Offensive line market
One big-picture observation: The offensive line market did finally seem to cool. It could be due to teams being fearful of where the market took middling tackles Dan Moore Jr. and Jaylon Moore last year. It could be the crop of available players itself. The reality is that only offensive lineman who really knocked it out of the park was Tyler Linderbaum, and the Raiders’ new center was the only O-lineman available who is truly elite at his position.
New Panthers tackle Rasheed Walker, hoping for $20 million per year, wound up taking a fraction of that on a one-year deal. New Patriots guard Alijah Vera-Tucker had $12.75 million of the $42 million on his three-year deal tied up in per-game roster bonuses, designed to protect the team against injury. Bills center Connor McGovern stayed put at a modest $13 million per year, and older vets such as Joel Bitonio and Jawaan Taylor are still on the market.
This isn’t something I saw coming, and I don’t think many teams did, either.
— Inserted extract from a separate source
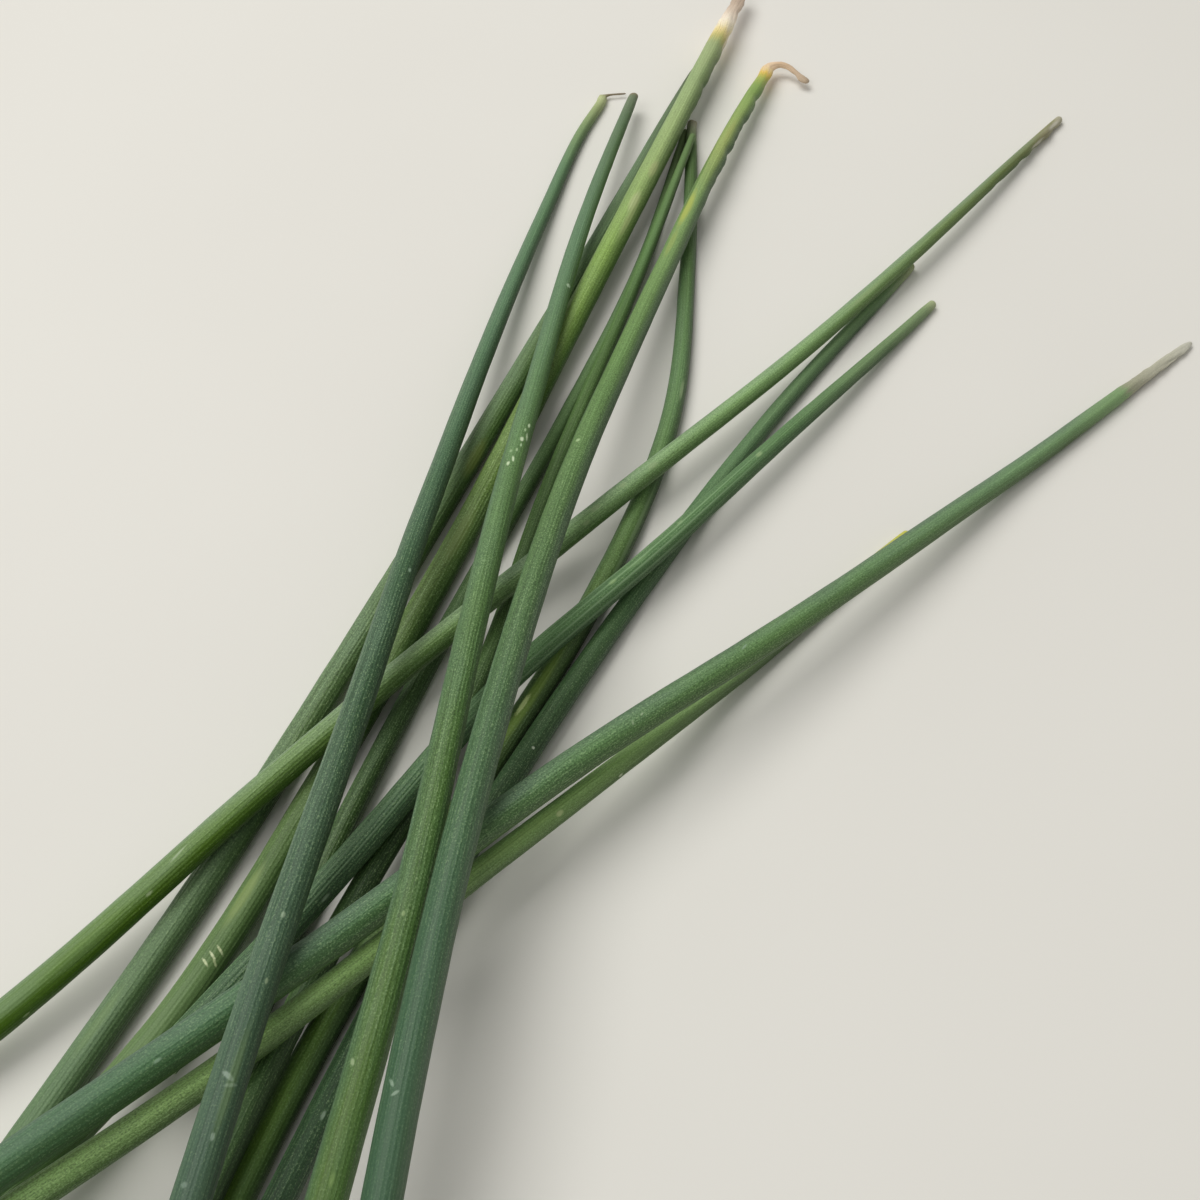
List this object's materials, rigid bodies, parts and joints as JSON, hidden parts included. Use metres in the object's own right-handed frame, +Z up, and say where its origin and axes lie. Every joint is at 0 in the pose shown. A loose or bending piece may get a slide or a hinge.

The long-term implications? I’m not sure. Elite linemen will continue to get paid, and those positions remain vital to most great teams. But perhaps some front offices and coaching staffs see a little less separation between the merely good players and those on the fringes.
We’ll see in a year whether this was a blip or perhaps the start of a trend.

Quick-hitters
Time for the first batch of quick-hitters, after the free-agent frenzy. Let’s roll …
• I’d look at the Dolphins, Browns, Jets and Cardinals, and say it looks to me like every one of them is looking down the line at the 2027 draft at quarterback. I don’t think there’s a single guy where you can say, Yes, lock it in, he’s a top-five pick, as you could a year ahead of time for Caleb Williams and Drake Maye in 2023. But, between Dante Moore, Arch Manning, CJ Carr, Julian Sayin, Trinidad Chambliss, LaNorris Sellers, Sam Leavitt, John Mateer, Jayden Maiava, Brendan Sorsby, Darian Mensah, DJ Lagway, Drew Mestemaker … there are a lot of names with tools/potential, which increases the chances that a handful will hit and will go in the first round.
• I’d also say, for what it’s worth, that it made sense for the Dolphins to get Malik Willis, though it was expensive—and might jeopardize their draft position in a way that going with a cheaper option would not. As they rebuild, Jeff Hafley and Jon-Eric Sullivan will have to build credibility with their players, and Willis will give those guys a fighting chance to succeed in the here and now, which is generally what matters to the locker room.
• Travis Kelce is coming back on a one-year, $12 million deal, and the Chiefs built the contract in a pretty interesting way. First, as a rule, they don’t do void years, but they used the 50% rule and a post–June 1 mechanism in 2027 (we’ll explain in a separate post) to spread the cap damage out over three years. Second, the $3 million in incentives are attainable—if the Chiefs make the playoffs, he’ll get $750,000 at 60% playing time, $1 million at 70% playing time or $2 million at 80% playing time. If they get to the Super Bowl, he’ll get another $250,000 at 60% playing time, or $1 million at 70% playing time. Third, this sure reads like a farewell deal.
• The Commanders are taking a big swing on Chargers free agent Odafe Oweh, spending $96 million over four years, with the first three years effectively guaranteed at $74 million. The Ravens dealt Oweh at midseason, and really came alive playing for Jesse Minter down the stretch, with 7.5 sacks in the 12 games after the trade. But the Chargers did choose to keep Khalil Mack over Oweh, which is interesting.
• Part of that decision is about the Chargers gaming the comp pick formula, though, which isn’t surprising, given that the Ravens have been the masters of it for a long, long time, and Chargers GM Joe Hortiz was imported from Baltimore. Another team heavily in that game? The Jaguars, who’ll be in line to get 2027 picks now for Devin Lloyd and Travis Etienne Jr. (we dove into their strategy last week in one of our free-agency notebooks).
• Interesting, maybe only to me: The Seahawks chose to keep Rashid Shaheed at $17 million over Kenneth Walker III at $14.035 million. I do know Seattle GM John Schneider is taking some lessons from the last time he was in this position, when it comes to paying guys coming off a championship. And I have to think in this case, he thinks there’s still a lot of untapped potential with Shaheed, who is a really nice complement stylistically to Jaxon Smith-Njigba.
• I’m not sure the Broncos are done yet at tight end. Denver has had interest in Dallas Goedert, and David Njoku is still unsigned.
• Along the same lines of what’s happened with running backs, I do wonder if off-ball linebackers have become so devalued on the market that they’re now a value, too. And that’s why the Raiders doing what they did, signing both Nakobe Dean and Quay Walker, is so interesting. Vegas got both of them for a combined $25.5 million, or just a touch over what it cost the Commanders to sign Oweh (and less than they paid for Tyler Linderbaum).
• We grouped Cam Jordan with Mike Evans last week as a guy who could surprise everyone and leave his longtime home. Jordan is planning to play in 2026, and the ’11 first-round pick still hasn’t re-signed with the Saints. We’ll see where that one goes.
• Finally, it would be cool to see the Bosa brothers reunite in San Francisco. They’ve only been teammates once before, when Nick made the varsity at Florida prep powerhouse St. Thomas Aquinas as a freshman during Joey’s senior year.